- [AIM OF THE TASK]
Take every line from the listing below that contains "this".
──────── RECORDED DATA
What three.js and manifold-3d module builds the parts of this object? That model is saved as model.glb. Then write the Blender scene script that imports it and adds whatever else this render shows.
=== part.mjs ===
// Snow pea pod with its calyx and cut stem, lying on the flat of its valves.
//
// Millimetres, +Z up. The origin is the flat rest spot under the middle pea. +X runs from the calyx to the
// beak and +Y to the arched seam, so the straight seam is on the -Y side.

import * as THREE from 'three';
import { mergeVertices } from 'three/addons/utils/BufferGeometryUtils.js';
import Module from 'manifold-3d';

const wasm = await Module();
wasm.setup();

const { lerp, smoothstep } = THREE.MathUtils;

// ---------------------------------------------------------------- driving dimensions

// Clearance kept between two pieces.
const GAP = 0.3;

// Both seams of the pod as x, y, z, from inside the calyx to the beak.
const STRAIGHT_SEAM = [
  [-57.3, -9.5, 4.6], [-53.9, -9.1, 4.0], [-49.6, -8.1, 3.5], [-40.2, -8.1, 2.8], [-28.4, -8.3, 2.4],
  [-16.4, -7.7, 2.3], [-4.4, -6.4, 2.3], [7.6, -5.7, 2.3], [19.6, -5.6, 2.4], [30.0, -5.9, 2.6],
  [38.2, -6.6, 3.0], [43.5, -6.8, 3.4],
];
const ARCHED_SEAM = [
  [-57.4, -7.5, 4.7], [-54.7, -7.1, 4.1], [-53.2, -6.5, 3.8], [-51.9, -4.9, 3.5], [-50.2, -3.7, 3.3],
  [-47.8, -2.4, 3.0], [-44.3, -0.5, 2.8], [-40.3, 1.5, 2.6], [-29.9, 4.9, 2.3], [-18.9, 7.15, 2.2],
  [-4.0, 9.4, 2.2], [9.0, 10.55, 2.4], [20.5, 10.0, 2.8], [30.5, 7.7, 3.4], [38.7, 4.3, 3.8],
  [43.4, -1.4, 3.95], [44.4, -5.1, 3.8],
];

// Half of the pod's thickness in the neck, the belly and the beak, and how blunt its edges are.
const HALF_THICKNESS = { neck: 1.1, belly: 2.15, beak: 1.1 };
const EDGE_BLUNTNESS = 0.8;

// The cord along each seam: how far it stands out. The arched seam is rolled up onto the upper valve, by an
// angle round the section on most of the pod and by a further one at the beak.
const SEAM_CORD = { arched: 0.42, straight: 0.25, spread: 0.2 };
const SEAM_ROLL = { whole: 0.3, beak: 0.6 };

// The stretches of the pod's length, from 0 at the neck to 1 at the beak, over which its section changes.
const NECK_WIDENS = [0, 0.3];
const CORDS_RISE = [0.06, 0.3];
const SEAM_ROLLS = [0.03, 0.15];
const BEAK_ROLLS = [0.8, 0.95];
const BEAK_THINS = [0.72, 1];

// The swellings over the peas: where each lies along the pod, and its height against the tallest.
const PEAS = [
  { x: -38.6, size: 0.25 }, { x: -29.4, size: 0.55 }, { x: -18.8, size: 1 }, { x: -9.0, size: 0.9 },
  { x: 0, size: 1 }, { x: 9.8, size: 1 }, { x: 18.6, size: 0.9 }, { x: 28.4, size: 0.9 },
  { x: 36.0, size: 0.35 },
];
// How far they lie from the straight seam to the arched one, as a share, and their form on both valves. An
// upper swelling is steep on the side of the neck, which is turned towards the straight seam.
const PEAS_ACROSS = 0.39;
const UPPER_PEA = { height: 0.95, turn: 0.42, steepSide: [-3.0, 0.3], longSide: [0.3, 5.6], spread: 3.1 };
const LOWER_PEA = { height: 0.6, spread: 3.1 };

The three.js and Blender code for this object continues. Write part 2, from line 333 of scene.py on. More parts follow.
────────────────
- [WRITTEN RESPONSE]
What three.js and manifold-3d module builds the parts of this object? That model is saved as model.glb. Then write the Blender scene script that imports it and adds whatever else this render shows.
The three.js and Blender code for this object continues. Write part 2, from line 333 of scene.py on. More parts follow.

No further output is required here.